Letter from the Editor

Letter from the Editor

The farm suicides epidemic sweeping the country is being ignored and/or mismanaged by the establishment and middle class India at its peril. Almost 250,000 farmers in the neglected rural hinterland have killed themselves since 1995, driven to extreme desperation not only by acts of commission and omission of the Central and state governments, but also by the indifference of the academy, intelligentsia and the urban middle class who have cornered all the gains of socio-economic progress in post-independence India.

I believe the most heinous of the numerous acts of commission and omission of government and society, which have belittled the nation’s rural citizens who constitute the overwhelming majority (60 percent) of the population, is education deprivation.

Sixty-eight years after independence, 300 million citizens — most of them in rural India — are totally illiterate. It can be safely presumed that an equal number are at best quasi-literate. The latest (2014) Annual Status of Education Report (ASER) published by the Mumbai-based voluntary organisation Pratham, indicates that 51.9 percent of class V children in rural primaries cannot read and comprehend class II textbooks and 73.9 percent cannot do simple division sums. Worse, the trends trajectory is downward. 

Within Indian academia, the establishment and intelligentsia, there’s  curious reluctance to correlate the rising incidence of farm suicides to mass illiteracy and the pathetically inadequate and indifferent public education post-independence India’s children have received, and continue to receive. In consonance with Marx-influenced socialist ideology imposed upon the subcontinent once globally reputed for its private enterprise tradition, farmers’ surpluses were sucked out of the rural economy and invested in showpiece public sector enterprises which have proved a miserable failure and failed to generate profits for reinvestment in the social sector.

The consequence is continuous and sustained under-funding of public education and health which has plunged farm productivity to the depths and disabled rural citizens from negotiating equitable rural-urban terms of trade. While learned economists and agriculture/social scientists ascribe rising  farm suicides to several proximate and removed causes, in this month’s eve-of-monsoon cover story, we argue that the mother of all the trials and tribulations plaguing rural India is a pervasive primary education deficit. I welcome vigorous debate of this proposition.

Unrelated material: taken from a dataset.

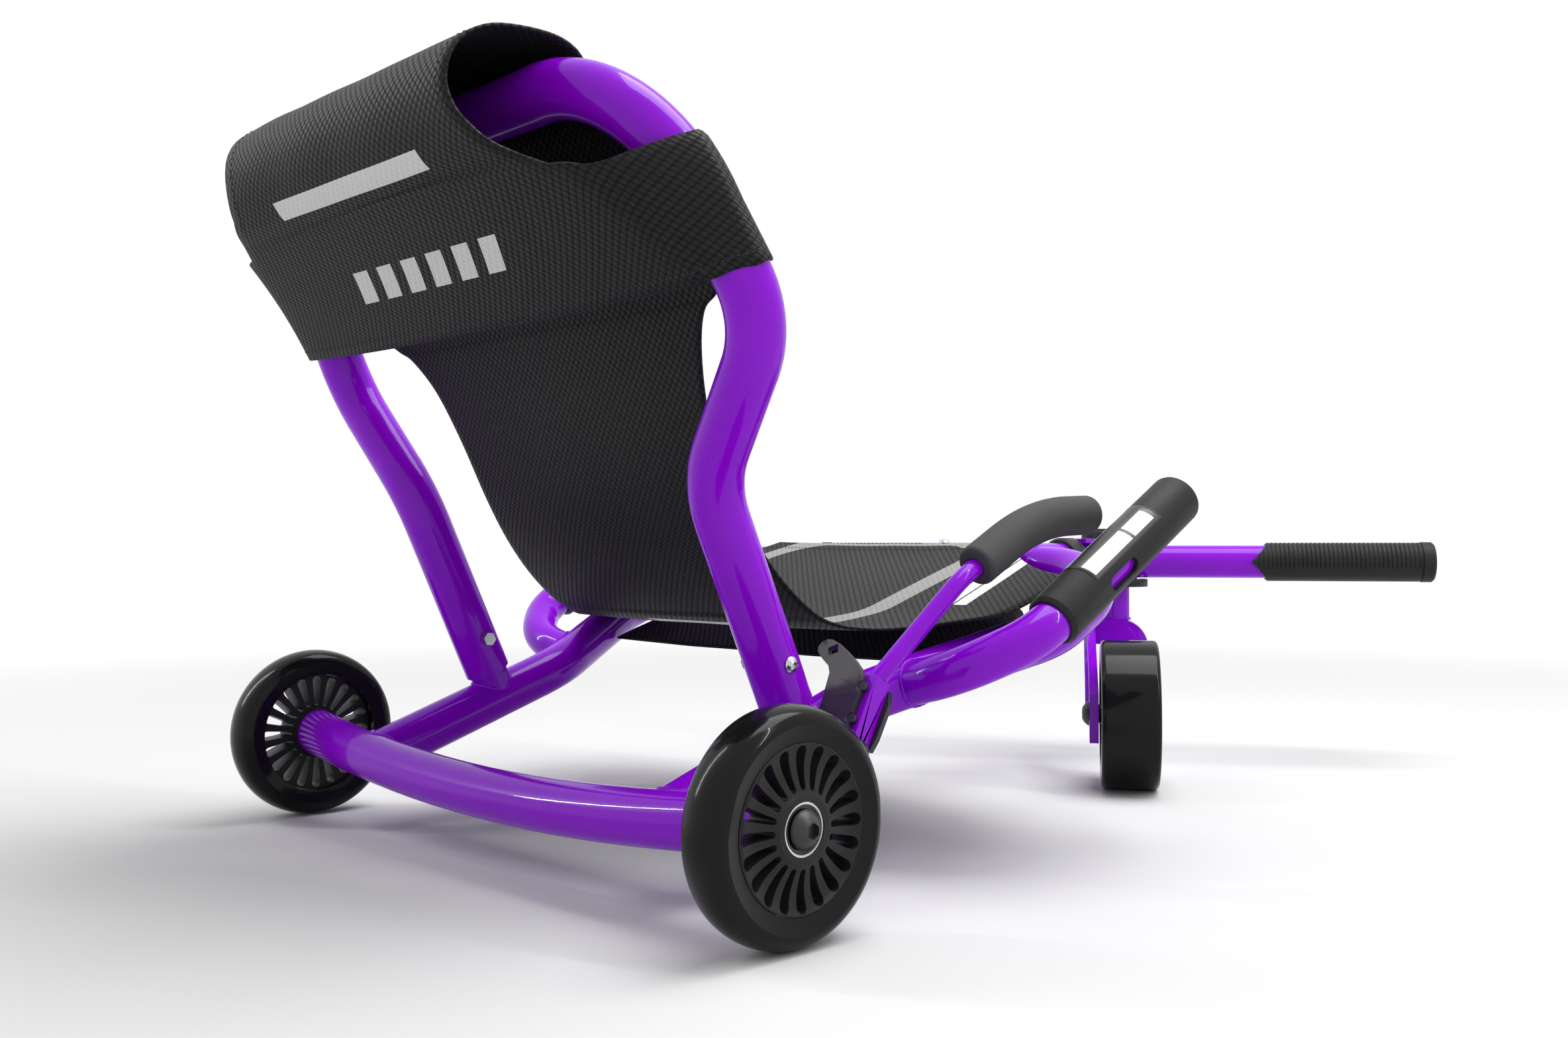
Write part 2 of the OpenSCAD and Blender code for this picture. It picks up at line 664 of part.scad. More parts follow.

And in our special report feature of this issue — enriched by insightful opinion essays by Dr. Geeta Kingdon of  the Institute of Education, University of London and Raymond Ravaglia of Stanford University — managing editor Summiya Yasmeen presents a review of the landmark Right of Children to Free and Compulsory Education (RTE) Act, 2009 which became law on April 1, 2010, from the perspective of school promoters, trustees and principals wrestling with the problems of  implementing  it.